Ez-ily Slipping Away; White Sox 4, Indians 2
One game does not make a season. Sunday’s 4-2 defeat to the Chicago White Sox felt like a major turning point in the Cleveland Indians’ 2011 season though. Just like the fly ball hit to Ezequiel Carrera in the top of the sixth, the team looked to be in control most of the way, only to see things slip away at the most unexpected and last second. The Indians, who started the season 30-15, with timely hitting, squeeze plays and solid defense were left with more errors than runs scored on Sunday.
Another outstanding performance was squandered by Justin Masterson. Masterson only allowed one earned run in seven innings and four hits. But with the game tied in the top of the sixth inning and two outs, Masterson had to begin to feel like the pitcher’s mound was an island and he was alone on it. Masterson induced Adam Dunn to hit a fly ball to centerfield. The routine fly ball should have been caught and ended the inning, but instead Carrera lost the ball in the sun and it glanced off his glove. Both runners scored, giving the White Sox a 3-1 lead.
Carrera’s gaffe seemed even more inexcusable considering his sunglasses were resting on top of his hat, instead of on his face where they were needed. Carrera had already potentially cost the Indians a much needed run in the first inning, when he was picked off first base. Asdrubal Cabrera laced a double to the right field corner only a hitter later. The speedy Carrera certainly would have had at least a chance to score, instead he was on the bench.

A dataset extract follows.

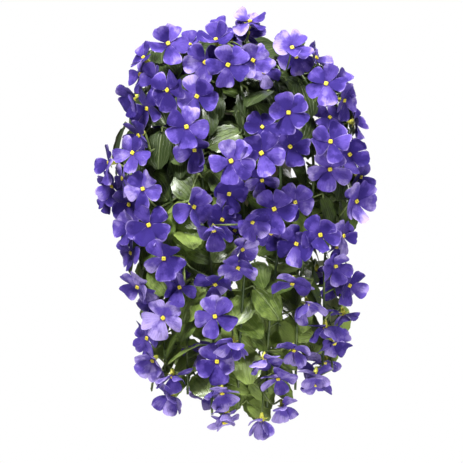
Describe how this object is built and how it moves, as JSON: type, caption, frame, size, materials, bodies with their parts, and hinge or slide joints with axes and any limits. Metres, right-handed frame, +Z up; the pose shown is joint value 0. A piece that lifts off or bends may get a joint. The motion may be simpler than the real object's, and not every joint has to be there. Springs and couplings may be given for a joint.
{
  "type": "wall-hung potted african violet",
  "caption": "Trailing african violet in a half-round glazed wall pot: leafy stems arch over the rim and hang down, dressed all over with sprays of violet-blue blooms with yellow eyes.",
  "frame": {"origin": "middle of the pot's flat back, on the wall plane", "axes": "+Z up, +Y into the wall, so the plant faces -Y, +X to the right as seen from the front"},
  "size_m": [0.2832, 0.1898, 0.4333],
  "materials": {
    "pot_glaze": "smooth cream glaze",
    "soil": "dark crumbly potting soil",
    "leaf_green": "satin green leaves and stems with pale veins",
    "petal_violet": "soft woven petals, violet-blue with pale rims, yellow eye"
  },
  "bodies": {
    "root": {"pot": "pot_glaze", "soil": "soil", "leafy_stem_01": "leaf_green", "leafy_stem_02": "leaf_green", "leafy_stem_03": "leaf_green", "leafy_stem_04": "leaf_green", "leafy_stem_05": "leaf_green", "leafy_stem_06": "leaf_green", "leafy_stem_07": "leaf_green", "leafy_stem_08": "leaf_green", "leafy_stem_09": "leaf_green", "leafy_stem_10": "leaf_green", "leafy_stem_11": "leaf_green", "leafy_stem_12": "leaf_green", "leafy_stem_13": "leaf_green", "leafy_stem_14": "leaf_green", "leafy_stem_15": "leaf_green", "leafy_stem_16": "leaf_green", "leafy_stem_17": "leaf_green", "bloom_spray_01": "petal_violet", "bloom_spray_02": "petal_violet", "bloom_spray_03": "petal_violet", "bloom_spray_04": "petal_violet", "bloom_spray_05": "petal_violet", "bloom_spray_06": "petal_violet", "bloom_spray_07": "petal_violet", "bloom_spray_08": "petal_violet", "bloom_spray_09": "petal_violet", "bloom_spray_10": "petal_violet", "bloom_spray_11": "petal_violet", "bloom_spray_12": "petal_violet", "bloom_spray_13": "petal_violet", "bloom_spray_14": "petal_violet", "bloom_spray_15": "petal_violet", "bloom_spray_16": "petal_violet", "bloom_spray_17": "petal_violet", "bloom_spray_18": "petal_violet", "bloom_spray_19": "petal_violet", "bloom_spray_20": "petal_violet", "bloom_spray_21": "petal_violet", "bloom_spray_22": "petal_violet", "bloom_spray_23": "petal_violet", "bloom_spray_24": "petal_violet", "bloom_spray_25": "petal_violet", "bloom_spray_26": "petal_violet", "bloom_spray_27": "petal_violet", "bloom_spray_28": "petal_violet", "bloom_spray_29": "petal_violet", "bloom_spray_30": "petal_violet", "bloom_spray_31": "petal_violet", "bloom_spray_32": "petal_violet", "bloom_spray_33": "petal_violet", "bloom_spray_34": "petal_violet", "bloom_spray_35": "petal_violet", "bloom_spray_36": "petal_violet", "bloom_spray_37": "petal_violet", "bloom_spray_38": "petal_violet", "bloom_spray_39": "petal_violet", "bloom_spray_40": "petal_violet", "bloom_spray_41": "petal_violet"}
  },
  "joints": []
}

The Indians breakdowns were not just limited to Carrera however. After falling behind 3-1, the Tribe answered back in the bottom of the sixth. After Asdrubal walked, Travis Hafner laced a ball to right center field. Running on the pitch, Cabrera was able to score from first, however, Hafner did not advance to second on the throw to home plate. Carlos Santana promptly grounded to second base to start a double play. Had Hafner advanced to second base, Santana’s ground ball would have moved him to third base with only one out and the Indians looking to tie the game.
Finally, in the top of the seventh Mark Teahen hit a weak line drive to Asdrubal Cabrera that could have been easily charged and caught on the fly. Cabrera played back on the ball and was handcuffed, allowing it to squirt by him. While it was only Cabrera’s tenth error of the season, it was a very easy play, and was immediately compounded when Santana threw the ball into centerfield on Teahen’s stolen base attempt, allowing him to advance to third. A groundball later and the White Sox had stolen another cheap run, making it 4-2. The loss dropped the Indians a full two games behind the Detroit Tigers in the AL Central standings.

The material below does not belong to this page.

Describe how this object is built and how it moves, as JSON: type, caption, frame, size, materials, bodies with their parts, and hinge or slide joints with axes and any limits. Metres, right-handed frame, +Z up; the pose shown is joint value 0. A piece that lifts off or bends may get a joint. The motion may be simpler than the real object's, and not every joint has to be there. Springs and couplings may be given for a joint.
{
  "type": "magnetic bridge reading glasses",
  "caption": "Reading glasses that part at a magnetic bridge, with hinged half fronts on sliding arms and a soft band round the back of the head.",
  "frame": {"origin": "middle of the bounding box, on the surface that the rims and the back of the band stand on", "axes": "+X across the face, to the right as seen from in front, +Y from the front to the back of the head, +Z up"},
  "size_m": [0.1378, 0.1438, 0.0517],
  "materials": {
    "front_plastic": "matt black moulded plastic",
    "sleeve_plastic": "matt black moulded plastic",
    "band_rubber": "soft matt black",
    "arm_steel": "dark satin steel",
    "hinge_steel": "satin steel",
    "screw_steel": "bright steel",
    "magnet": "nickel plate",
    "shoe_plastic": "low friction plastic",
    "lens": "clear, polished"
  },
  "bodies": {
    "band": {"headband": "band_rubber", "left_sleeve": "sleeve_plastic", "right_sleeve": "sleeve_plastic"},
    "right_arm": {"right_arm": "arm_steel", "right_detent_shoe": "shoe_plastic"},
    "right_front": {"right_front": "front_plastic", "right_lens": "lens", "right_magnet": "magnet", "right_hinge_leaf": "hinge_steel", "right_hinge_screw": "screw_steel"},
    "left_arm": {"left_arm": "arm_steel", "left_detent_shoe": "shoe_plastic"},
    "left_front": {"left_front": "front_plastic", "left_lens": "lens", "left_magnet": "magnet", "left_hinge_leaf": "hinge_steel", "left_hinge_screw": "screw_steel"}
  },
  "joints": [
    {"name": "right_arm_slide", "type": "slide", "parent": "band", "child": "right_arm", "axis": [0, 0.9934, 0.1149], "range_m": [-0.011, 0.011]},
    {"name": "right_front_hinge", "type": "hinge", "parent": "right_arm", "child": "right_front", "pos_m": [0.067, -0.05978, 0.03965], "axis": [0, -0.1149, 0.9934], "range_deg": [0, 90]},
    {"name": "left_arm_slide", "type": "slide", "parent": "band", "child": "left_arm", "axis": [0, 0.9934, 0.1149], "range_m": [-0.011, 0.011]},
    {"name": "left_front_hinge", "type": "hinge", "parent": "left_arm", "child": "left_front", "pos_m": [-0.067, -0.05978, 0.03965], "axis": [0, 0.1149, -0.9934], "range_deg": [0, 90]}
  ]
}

The Indians need help and they need it quickly. It is understandable to gauge the trade market and not want to overspend, but waiting until July 30 or 31, before the trade deadline could find the team four or five games out of first place. But more importantly, the Indians have to stop being their own worst enemy at the plate and in the field, or they are going to squander a great season by a budding, young starting staff and a phenomenal bullpen.
The Tribe will try to right the ship Monday evening at 7:05 at home against the Los Angeles Angels of Anaheim. The Angels will send Dan Haren (10-6, 3.10) to the mound, while the Indians counter with Fausto Carmona (5-10, 5.63).